*Set task*.
Please give the listing again, word for word, with nothing left out.

*Supplied material*.
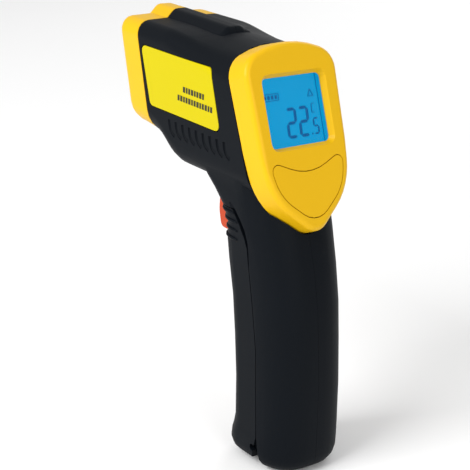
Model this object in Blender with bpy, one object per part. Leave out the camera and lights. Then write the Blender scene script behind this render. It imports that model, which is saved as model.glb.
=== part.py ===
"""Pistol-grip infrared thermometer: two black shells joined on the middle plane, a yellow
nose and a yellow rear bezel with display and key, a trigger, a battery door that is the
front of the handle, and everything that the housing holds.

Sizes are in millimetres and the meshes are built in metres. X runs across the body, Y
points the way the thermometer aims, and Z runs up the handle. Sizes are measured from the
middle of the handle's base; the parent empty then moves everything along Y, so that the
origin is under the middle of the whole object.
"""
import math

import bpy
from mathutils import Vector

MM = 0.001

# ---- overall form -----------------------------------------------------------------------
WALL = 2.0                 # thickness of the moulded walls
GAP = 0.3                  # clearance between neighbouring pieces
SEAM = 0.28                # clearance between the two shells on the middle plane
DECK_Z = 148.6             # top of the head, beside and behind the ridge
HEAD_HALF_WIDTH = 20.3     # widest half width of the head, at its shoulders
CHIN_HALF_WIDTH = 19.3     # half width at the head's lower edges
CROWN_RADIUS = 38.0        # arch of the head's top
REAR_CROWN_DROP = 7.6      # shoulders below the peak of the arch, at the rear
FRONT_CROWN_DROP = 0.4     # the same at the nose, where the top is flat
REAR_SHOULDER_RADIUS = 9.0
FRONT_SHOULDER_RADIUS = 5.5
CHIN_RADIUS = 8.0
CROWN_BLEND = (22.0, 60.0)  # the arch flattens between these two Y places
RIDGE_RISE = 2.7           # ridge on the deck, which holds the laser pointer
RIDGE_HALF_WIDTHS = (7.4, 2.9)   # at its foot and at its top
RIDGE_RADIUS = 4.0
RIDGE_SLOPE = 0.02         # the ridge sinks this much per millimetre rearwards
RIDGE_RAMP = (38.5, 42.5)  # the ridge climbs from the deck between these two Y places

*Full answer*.
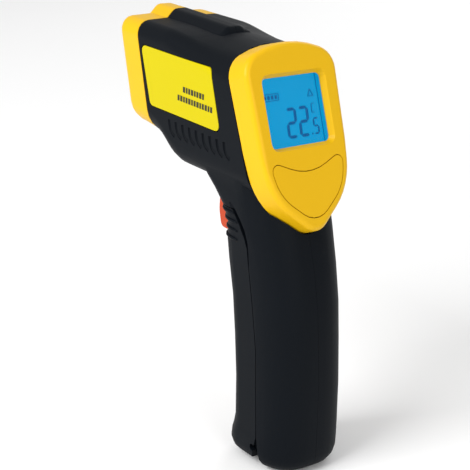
Model this object in Blender with bpy, one object per part. Leave out the camera and lights. Then write the Blender scene script behind this render. It imports that model, which is saved as model.glb.
=== part.py ===
"""Pistol-grip infrared thermometer: two black shells joined on the middle plane, a yellow
nose and a yellow rear bezel with display and key, a trigger, a battery door that is the
front of the handle, and everything that the housing holds.

Sizes are in millimetres and the meshes are built in metres. X runs across the body, Y
points the way the thermometer aims, and Z runs up the handle. Sizes are measured from the
middle of the handle's base; the parent empty then moves everything along Y, so that the
origin is under the middle of the whole object.
"""
import math

import bpy
from mathutils import Vector

MM = 0.001

# ---- overall form -----------------------------------------------------------------------
WALL = 2.0                 # thickness of the moulded walls
GAP = 0.3                  # clearance between neighbouring pieces
SEAM = 0.28                # clearance between the two shells on the middle plane
DECK_Z = 148.6             # top of the head, beside and behind the ridge
HEAD_HALF_WIDTH = 20.3     # widest half width of the head, at its shoulders
CHIN_HALF_WIDTH = 19.3     # half width at the head's lower edges
CROWN_RADIUS = 38.0        # arch of the head's top
REAR_CROWN_DROP = 7.6      # shoulders below the peak of the arch, at the rear
FRONT_CROWN_DROP = 0.4     # the same at the nose, where the top is flat
REAR_SHOULDER_RADIUS = 9.0
FRONT_SHOULDER_RADIUS = 5.5
CHIN_RADIUS = 8.0
CROWN_BLEND = (22.0, 60.0)  # the arch flattens between these two Y places
RIDGE_RISE = 2.7           # ridge on the deck, which holds the laser pointer
RIDGE_HALF_WIDTHS = (7.4, 2.9)   # at its foot and at its top
RIDGE_RADIUS = 4.0
RIDGE_SLOPE = 0.02         # the ridge sinks this much per millimetre rearwards
RIDGE_RAMP = (38.5, 42.5)  # the ridge climbs from the deck between these two Y places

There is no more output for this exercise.